I gave this talk during our Full Moon Zen sit on September 23, 2021.

These are the first four lines from Hsüeh-tou’s verse for Case 2 of the Blue Cliff Record:

The supreme way is not difficult:

The speech is to the point, the words are to the point.

In one there are many kinds;

In two there’s no duality.

If Catholics can’t sing, as they say, then Zen types can’t count.

You’ve heard the phrase “not one, not two” in Zen circles.  This seemingly paradoxical notion also is expressed in the last couple of lines of the verse I just read:

“In one there are many kinds; in two there’s no duality.”

Not one, not two.

Look around.  The world consists of 10,000 things.  Countless things.  

Not one.

This realm of 10,000 things is where we tend to live and know ourselves—physically, cognitively, emotionally, and spiritually.  

There is me and there is you.  My left hand and right hand; your left and right hands.  There is day and there is night.  Thursday and Friday.  This year and next.  Up and down.  And so on.

It’s a dazzling realm, this land of 10,000 things, and yet one in which, paradoxically, we can find ourselves feeling alone amidst so much company.  It’s a house divided, so to speak, and our hearts tend to feel divided if this is the only way we see and know and experience it.

But let’s borrow a little thought exercise from both Indian and Western philosophy and examine one of the 10,000 things closely.  I can’t remember what object my intro to philosophy professor used; that was so long ago.  I think it was a chair or a ship.  

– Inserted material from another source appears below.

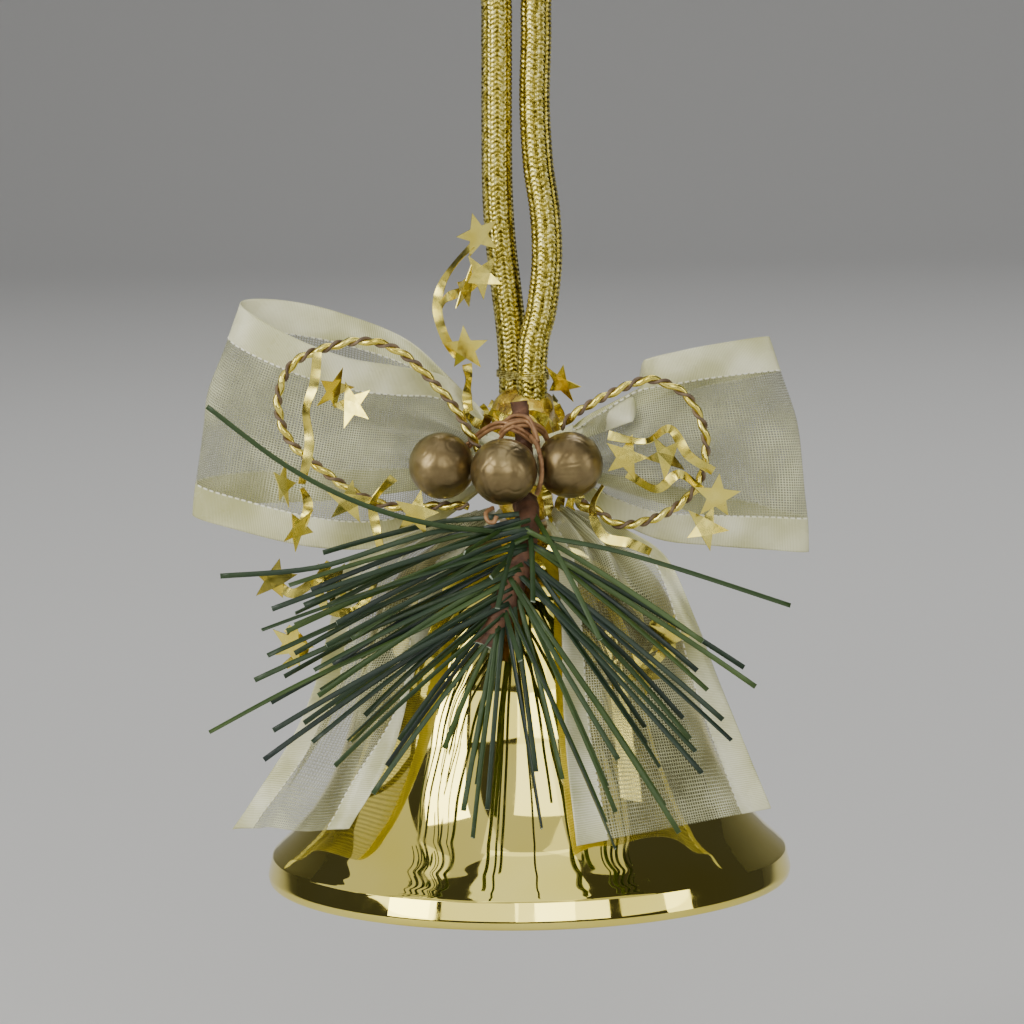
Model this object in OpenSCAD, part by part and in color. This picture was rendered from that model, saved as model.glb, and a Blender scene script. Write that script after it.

Let’s keep it simple and dismantle a chair.  Break it apart into four legs, a seat, and a back.  Not only do we now have 10,006 things; it gets harder to call those six pieces lying on the floor a chair.  It turns out a “chair” is a contingent, transitory thing.

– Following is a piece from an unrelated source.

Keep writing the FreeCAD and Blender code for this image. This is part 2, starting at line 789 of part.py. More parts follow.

Zoom in on one of those four legs.  We could break it up lengthwise with an axe.  What is it now?  Kindling, I suppose.

Start a fire with those bits of wood, and we have warmth for a while, then ashes.  The ashes feed the soil from which flowers emerge.

And so on.  

And it’s not just chairs.  Everything is like this, including you and me.

Chairs are real, of course.  Just pull up one and sit in it.  But we tend to walk through the world projecting more solidity and permanence onto everything than we should.

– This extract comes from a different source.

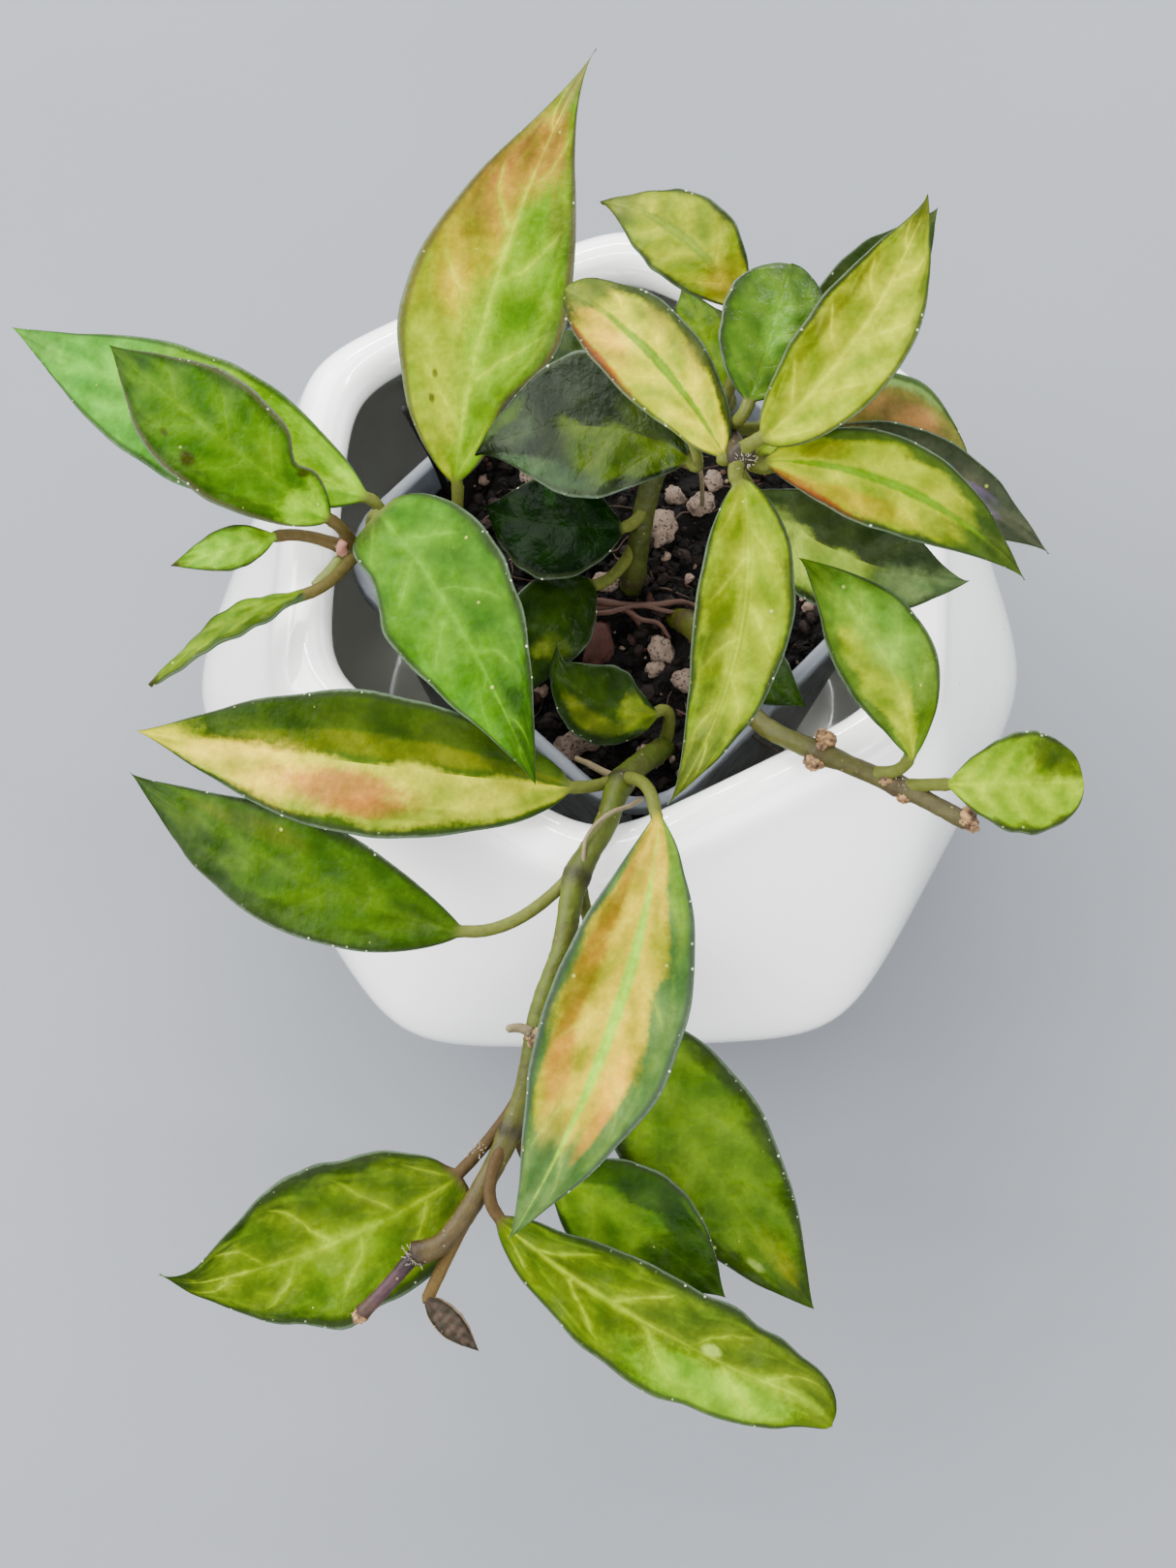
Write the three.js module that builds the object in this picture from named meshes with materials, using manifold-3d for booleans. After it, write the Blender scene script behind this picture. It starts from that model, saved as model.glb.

We don’t need a hatchet to expose this reality, as anyone who also has taken a physic course knows.  When we look closely enough at anything, it disappears.  Everything is contingent; everything is decaying and morphing all the time.  That decay is life.

I recently listened to a podcast in which a Harvard Medical School professor I know, Vamsi Mootha, was interviewed.  He studies mitochondria: little organelle that inhabit our cells and those of almost all other life forms.  They’re invaders into our animal kingdom; they’re not animal in origin.

Anyway, the host of this podcast asked Vamsi a seemingly simple question:  How many mitochondria are there in each human cell?  “They’re hard to count,” Vamsi said.  “The number is changing all the time, and sometimes they’re in a state that’s not really one, and not really two.”  

If the 10,000 things are in a constant state of flux, what are we left with?

Not two.

One then?  Show me this one.

The one exists as the 10,000 things.

Our practice, everything we do—sitting, chanting, bowing, and so on—is an expression of the one in the many; the many as one.  

Not one, not two.  Fathomless, and as straightforward as our hands in gassho.